One option was to sell Patagonia and donate all the money. But we couldn’t be sure a new owner would maintain our values or keep our team of people around the world employed.

Another path was to take the company public. What a disaster that would have been. Even public companies with good intentions are under too much pressure to create short-term gain at the expense of long-term vitality and responsibility.

Truth be told, there were no good options available. So, we created our own.

Instead of “going public,” you could say we’re “going purpose.” Instead of extracting value from nature and transforming it into wealth for investors, we’ll use the wealth Patagonia creates to protect the source of all wealth.

Here’s how it works: 100% of the company’s voting stock transfers to the Patagonia Purpose Trust, created to protect the company’s values; and 100% of the nonvoting stock had been given to the Holdfast Collective, a nonprofit dedicated to fighting the environmental crisis and defending nature.
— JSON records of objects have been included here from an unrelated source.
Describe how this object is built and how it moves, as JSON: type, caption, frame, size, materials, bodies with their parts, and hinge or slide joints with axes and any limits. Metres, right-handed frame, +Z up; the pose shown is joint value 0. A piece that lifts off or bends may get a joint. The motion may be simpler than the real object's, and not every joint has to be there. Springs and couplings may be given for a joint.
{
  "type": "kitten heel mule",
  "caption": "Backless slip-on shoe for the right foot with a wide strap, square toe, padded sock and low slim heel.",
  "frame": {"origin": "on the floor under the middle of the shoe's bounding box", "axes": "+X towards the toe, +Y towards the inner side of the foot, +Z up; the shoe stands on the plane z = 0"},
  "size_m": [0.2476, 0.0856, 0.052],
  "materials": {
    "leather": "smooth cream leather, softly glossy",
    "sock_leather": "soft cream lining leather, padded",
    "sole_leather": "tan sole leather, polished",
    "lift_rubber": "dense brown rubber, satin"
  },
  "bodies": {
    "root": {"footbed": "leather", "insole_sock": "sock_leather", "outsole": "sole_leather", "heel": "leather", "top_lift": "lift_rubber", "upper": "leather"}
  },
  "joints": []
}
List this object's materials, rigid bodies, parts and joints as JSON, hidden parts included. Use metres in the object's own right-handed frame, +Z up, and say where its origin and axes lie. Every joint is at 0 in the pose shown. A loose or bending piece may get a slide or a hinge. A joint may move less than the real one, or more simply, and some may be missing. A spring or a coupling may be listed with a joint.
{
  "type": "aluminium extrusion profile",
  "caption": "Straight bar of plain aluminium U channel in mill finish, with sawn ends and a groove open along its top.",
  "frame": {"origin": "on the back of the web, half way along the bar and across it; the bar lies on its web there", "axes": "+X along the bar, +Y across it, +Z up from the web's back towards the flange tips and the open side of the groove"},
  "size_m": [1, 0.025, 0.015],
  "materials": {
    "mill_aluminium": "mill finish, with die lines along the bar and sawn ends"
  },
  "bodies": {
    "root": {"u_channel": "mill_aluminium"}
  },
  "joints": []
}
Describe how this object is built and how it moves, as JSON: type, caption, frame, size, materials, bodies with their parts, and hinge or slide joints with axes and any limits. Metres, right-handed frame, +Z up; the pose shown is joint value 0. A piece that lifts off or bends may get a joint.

The funding will come from Patagonia: Each year, the money we make after reinvesting in the business will be distributed as a dividend to help fight the crisis.

It’s been nearly 50 years since we began our experiment in responsible business, and we are just getting started. If we have any hope of a thriving planet—much less a thriving business—50 years from now, it is going to take all of us doing what we can with the resources we have. This is another way we’ve found to do our part.

Despite its immensity, the Earth’s resources are not infinite, and it’s clear we’ve exceeded its limits. But it’s also resilient. We can save our planet if we commit to it.

— Yvon Chouinard

Patagonia’s Next Stand

According to the New York Times, the Ventura, Calif.-based company will continue to operate for profit. Its current clip puts it at about $1 billion in sales of varied outdoor gear each year, the outlet said — now, ownership transfers away from the Chouinard family, including Yvon, his wife, and two adult children, who controlled Patagonia until last month.

In August, the family transferred all company voting stock (equivalent to about 2% of overall shares) to the Patagonia Purpose Trust. The trust will seek to ensure that Patagonia keeps operating according to its stated values of social responsibility and continues to give away its profits. The Chouinard family will oversee the organization.

The Chouinards then donated the other 98% of Patagonia, its common shares, to a newly established nonprofit called the Holdfast Collective. This group will take charge of receiving and disbursing the funds to combat climate change. Because the Holdfast Collective is a 501(c)(4), it can make unlimited political contributions, meaning the family received no tax benefit for its donation.

Each year, Patagonia will also redistribute any profits that don’t get reinvested into the business in the form of a dividend through the Holdfast Collective. The company is projected to pay an annual dividend of roughly $100 million, depending on conditions.

Patagonia will remain a B Corp, giving 1% of sales yearly to grassroots activists. The company’s leadership will not change either. Ryan Gellert will continue to serve as CEO, and the Chouinard family will continue to sit on Patagonia’s board.

“Hopefully, this will influence a new form of capitalism that doesn’t end up with a few rich people and a bunch of poor people,” Chouinard, 83, said in an exclusive interview with the New York Times. “We are going to give away the maximum amount of money to people who are actively working on saving this planet.”